Our paper "A Causal Inference Method for Reducing Gender Bias in Word Embedding Relations" is accepted by AAAI 2020. The arXiv version of this paper (with appendix) is: https://arxiv.org/abs/1911.10787
This repository contains the code of the above paper.
The Half-Sibling Regression post-processed GloVe embedding (pre-trained on 2017 January dump of English Wikipedia) tested in our paper can be downloaded here: https://drive.google.com/file/d/1w7tl3xSg69L1zURTpQ6qDg0uXab_XKFw/view?usp=sharing
- Please run the file "HSR-GloVe_Gender Direction Relation_&_Lexical- and Sentence-Level Evaluation.ipynb" first to get the post-processed embedding ("hsrglove_wiki_vectors.txt").
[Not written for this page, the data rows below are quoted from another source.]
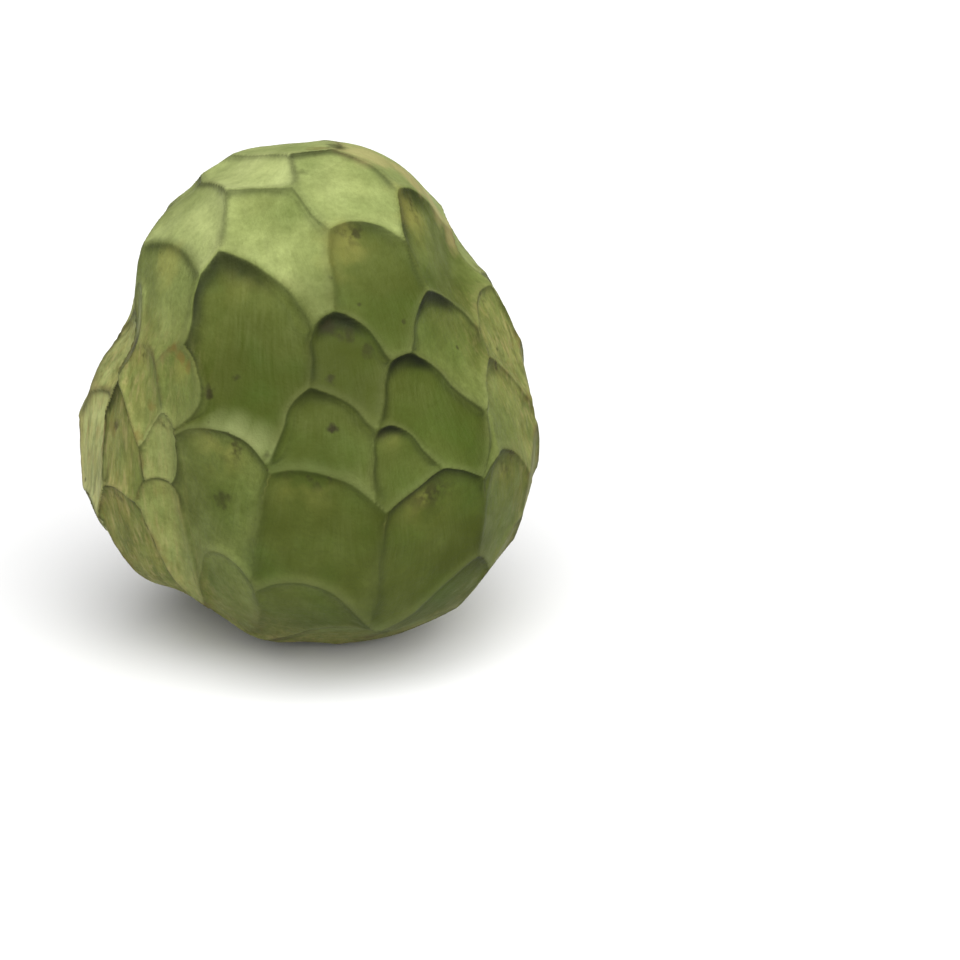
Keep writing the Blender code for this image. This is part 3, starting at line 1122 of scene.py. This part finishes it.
key_light = bpy.data.lights.new("key", "SUN")
key_light.energy, key_light.angle = KEY_STRENGTH, math.radians(KEY_SPREAD)
key = bpy.data.objects.new("key", key_light)
key.rotation_euler = direction(KEY_TURN, KEY_LIFT).to_track_quat("Z", "Y").to_euler()
bpy.context.scene.collection.objects.link(key)

world = bpy.data.worlds.new("studio")
world.use_nodes = True
sky = Tree(world.node_tree)
background = world.node_tree.nodes["Background"]
background.inputs["Color"].default_value = (1.0, 1.0, 1.0, 1.0)
in_view = sky.node("ShaderNodeLightPath", out="Is Camera Ray")
sky.link(GLOW + (SEEN_GLOW - GLOW) * in_view, background.inputs["Strength"])
bpy.context.scene.world = world
bpy.context.scene.view_settings.view_transform = "Standard"
print("one light, strength", KEY_STRENGTH)

# %% [markdown]
# The camera looks slightly down at the fruit, which stands up and to the left of the middle of
# the frame. Its distance is fitted to its lens, so the fruit keeps its size in the frame.

# %% Camera
LENS, SENSOR = 85.0, 36.0
LOOK_DOWN = 18.0                     # degrees
FRAME_WIDTH = 218.1818               # what the frame takes in at the fruit, in millimetres
FRUIT_MIDDLE = (-0.4, 0.0, 57.0)
TO_RIGHT, TO_BELOW = 36.8, 19.3      # where the camera aims, from the fruit's middle
NEAR, FAR_AWAY = 0.01, 100.0

down = math.radians(LOOK_DOWN)
forward = Vector((0, math.cos(down), -math.sin(down)))
upward = Vector((0, math.sin(down), math.cos(down)))
aim = (Vector(FRUIT_MIDDLE) + Vector((TO_RIGHT, 0, 0)) - upward * TO_BELOW) * MM
camera_data = bpy.data.cameras.new("camera")
camera_data.lens, camera_data.sensor_width = LENS, SENSOR
camera_data.clip_start, camera_data.clip_end = NEAR, FAR_AWAY
camera = bpy.data.objects.new("camera", camera_data)
camera.location = aim - forward * (FRAME_WIDTH * MM * LENS / SENSOR)
camera.rotation_euler = forward.to_track_quat("-Z", "Y").to_euler()
bpy.context.scene.collection.objects.link(camera)
bpy.context.scene.camera = camera
print("camera at", [round(v, 3) for v in camera.location])
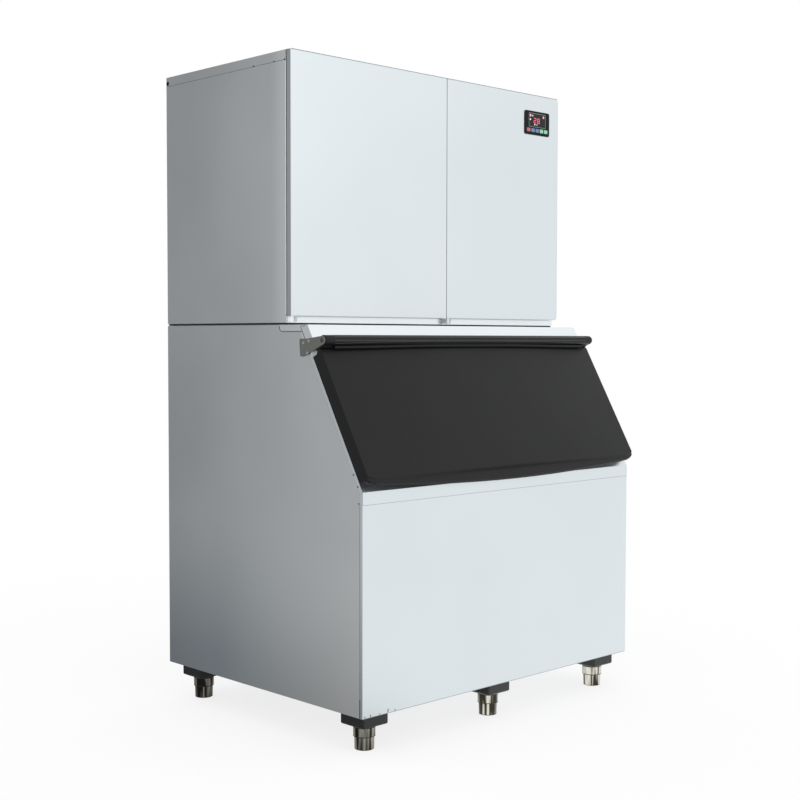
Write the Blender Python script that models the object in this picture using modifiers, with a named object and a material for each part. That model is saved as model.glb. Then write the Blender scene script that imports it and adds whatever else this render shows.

- For Gender-Biased Word Relation Task, please first put the original and the post-processed embeddings "glove_wiki_vectors.txt" and "hsrglove_wiki_vectors.txt" into the "Gender-Biased Word Relation Task/source" folder, then run "save_embeds.py" to get the vocabulary and the word vectors. Then, put the vocabulary and the word vector files (txt.vocab and txt.wv.npy) into the folder "Gender-Biased Word Relation Task/data/embeddings", and run "remaining_bias_HSR.ipynb" to get the experimental results of Gender-Biased Word Relation Task.
- Note that the code of Gender-Biased Word Relation Task is written by Gonen and Goldberg 2019 (https://github.com/gonenhila/gender_bias_lipstick), We only made some minor changes such that the code is executable in Python 3.6.
- For the downstream task Gender Coreference Resolution, we utilize the WinoBias dataset (https://github.com/uclanlp/corefBias/tree/master/WinoBias/wino) and the OntoNotes Release 5.0 (https://catalog.ldc.upenn.edu/LDC2013T19). The End-to-end Neural Coreference Resolution model we use in this paper is from this repository by Lee et al. 2017: https://github.com/kentonl/e2e-coref/tree/e2e.
- Environment: Python 3.6 or above
- tensorflow 1.9
- pandas
- gdown
- requests